A few background points:

  • currently modulus collects a count for the number of downloads of each module version, with no additional info
  • fancier services like bintray and sourceforge track individual downloads with timestamps and country downloaded from
  • in this replacement we aren’t hosting the modules, so downloads may happen outside of our webapp.
    • bintray tracks downloads itself, and I believe we can get stats for the last 30 days, but not longer
    • mavenrepo.openmrs.org does not track download counts
    • we could choose based on where the addon is hosted whether to track ourselves, or periodically pull down stats from the host system
    • we would need to decide what granularity of stats we care about presenting in our index (vs linking out to see more detailed stats on the host)

I have definitely always felt that our download counts are misleading, since downloading a module from modules.openmrs.org is only one way of obtaining an omod (and it is the one that many of us use least often, since much of our tooling downloads omods from Nexus, or modules are automatically included in various distributions).

If we are able to aggregate across multiple sources relatively accurately, then I do think this is useful, but misleading or bad data is often worse than no data at all.
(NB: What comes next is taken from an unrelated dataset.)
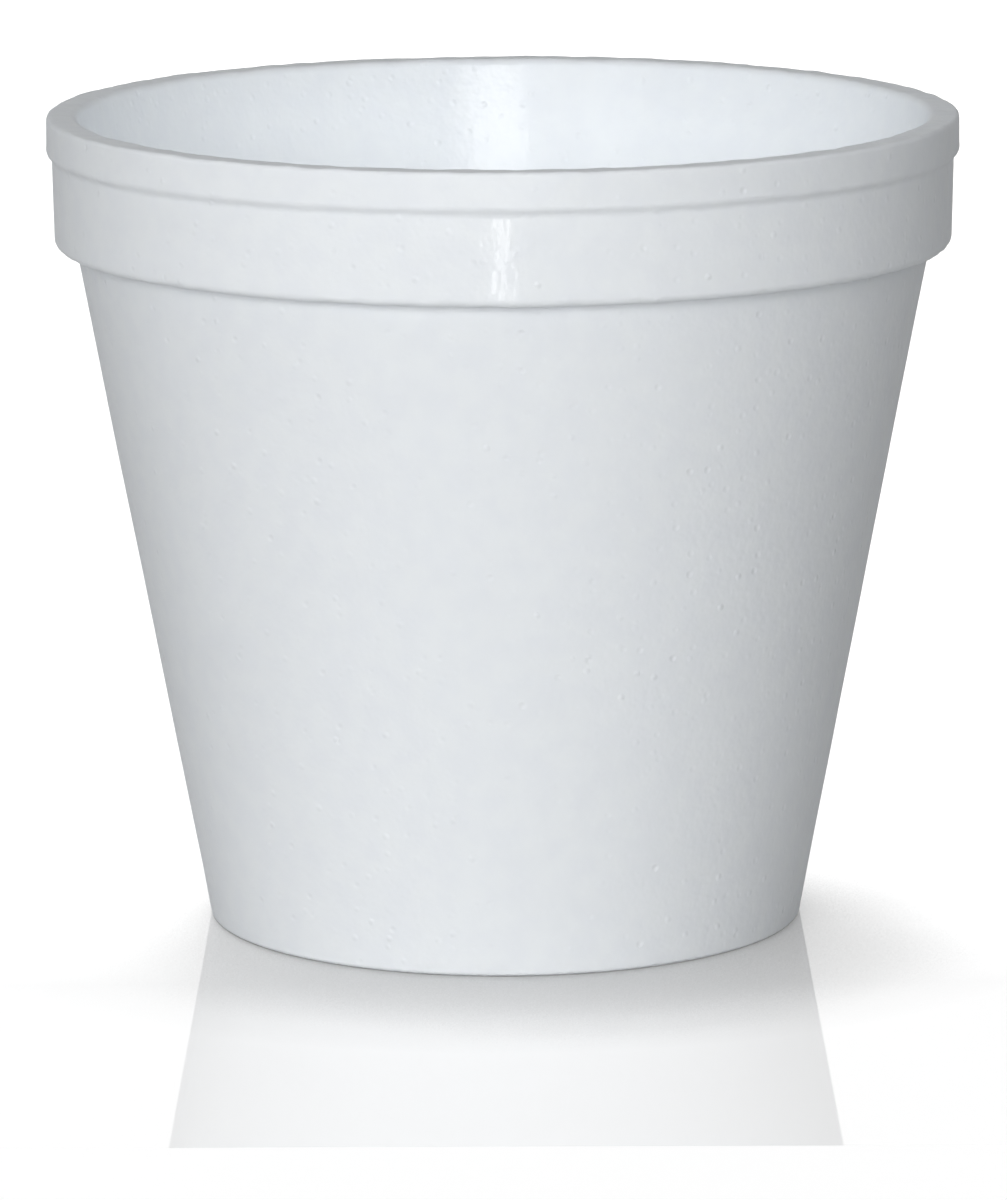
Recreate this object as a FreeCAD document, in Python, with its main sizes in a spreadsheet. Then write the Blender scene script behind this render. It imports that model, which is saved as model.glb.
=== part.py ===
import FreeCAD, Part
import Sketcher
import os

# A squat food cup, moulded in one piece from expanded polystyrene: a tapered wall
# under a thicker, nearly upright band, which ends in a lip that the lid snaps over.
# The cup stands on its foot, with the origin at the middle of the foot and +Z up
# its axis. All sizes are in millimetres.

# Driving dimensions: name of the cell, value, what it measures.
CUP_SIZES = (
    ("height", 95.5, "from the table to the top of the lip"),
    ("lip_diameter", 106.7, "outside, at the lower edge of the lip"),
    ("lip_height", 4.2, "upright face of the lip"),
    ("lip_draft", 0.1, "how much the lip's radius shrinks towards its top"),
    ("lip_overhang", 0.7, "how far the lip stands out from the band"),
    ("undercut_height", 0.8, "slanted face between the lip and the band"),
    ("rim_height", 15.35, "from the top of the lip down to the ledge"),
    ("band_draft", 0.2, "how much the band's radius shrinks towards the ledge"),
    ("neck_diameter", 100.0, "outside of the wall, just under the ledge"),
    ("base_diameter", 69.8, "outside of the wall, carried down to the table"),
    ("mouth_diameter", 99.2, "inside, at the top of the lip"),
    ("inner_floor_diameter", 65.8, "inside of the wall, carried down to the floor"),
    ("floor_thickness", 2.6, "between the inner floor and the underside"),
    ("foot_diameter", 58.0, "inside of the ring that the cup stands on"),
    ("foot_depth", 1.2, "how far the underside is set in above the ring"),
    ("foot_round", 0.5, "inner edge of the foot ring"),
    ("base_round", 0.6, "outer edge of the foot ring"),
    ("neck_round", 0.4, "corner where the wall meets the ledge"),
    ("ledge_round", 1.0, "lower edge of the band"),
    ("undercut_round", 1.0, "corner where the band meets the slanted face"),
    ("lip_lower_round", 1.0, "lower edge of the lip"),
    ("lip_outer_round", 0.55, "outer edge of the lip's top"),
    ("lip_inner_round", 1.0, "inner edge of the lip's top"),
    ("inner_floor_round", 3.0, "corner where the inside meets the floor"),
)

LIP_RADIUS = "Cup.lip_diameter / 2"
BAND_RADIUS = f"{LIP_RADIUS} - Cup.lip_overhang"
LEDGE_LEVEL = "Cup.height - Cup.rim_height"
LIP_LEVEL = "Cup.height - Cup.lip_height"
INNER_FLOOR_LEVEL = "Cup.foot_depth + Cup.floor_thickness"

# The half section, corner by corner round the wall: name, radius, height.
# A corner is rounded where the sheet has a cell for its name with "_round" after it.
SECTION_CORNERS = (
    ("underside_middle", "0", "Cup.foot_depth"),
    ("underside", "Cup.foot_diameter / 2", "Cup.foot_depth"),
    ("foot", "Cup.foot_diameter / 2", "0"),
    ("base", "Cup.base_diameter / 2", "0"),
    ("neck", "Cup.neck_diameter / 2", LEDGE_LEVEL),
    ("ledge", f"{BAND_RADIUS} - Cup.band_draft", LEDGE_LEVEL),
    ("undercut", BAND_RADIUS, f"{LIP_LEVEL} - Cup.undercut_height"),
    ("lip_lower", LIP_RADIUS, LIP_LEVEL),
    ("lip_outer", f"{LIP_RADIUS} - Cup.lip_draft", "Cup.height"),
    ("lip_inner", "Cup.mouth_diameter / 2", "Cup.height"),
    ("inner_floor", "Cup.inner_floor_diameter / 2", INNER_FLOOR_LEVEL),
    ("inner_floor_middle", "0", INNER_FLOOR_LEVEL),
)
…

Do you know if Bintray or Nexus is able to distinguish between “new” requests and “repeated” requests? If the download count on artifacts increase every time a build runs that requires these, then this is obviously going to dramatically skew the results…

Interested in other thoughts, Mike

I have personally been using download counts to get a rough estimate of how many end users (non nexus users) are willing to try out a module. I do not take the counts to be necessarily accurate, but they give me a sense of direction as to whether i should continue investing time in a module or not. So taking out this functionality because it is not an accurate reflection of the true download count, seems like a bad idea.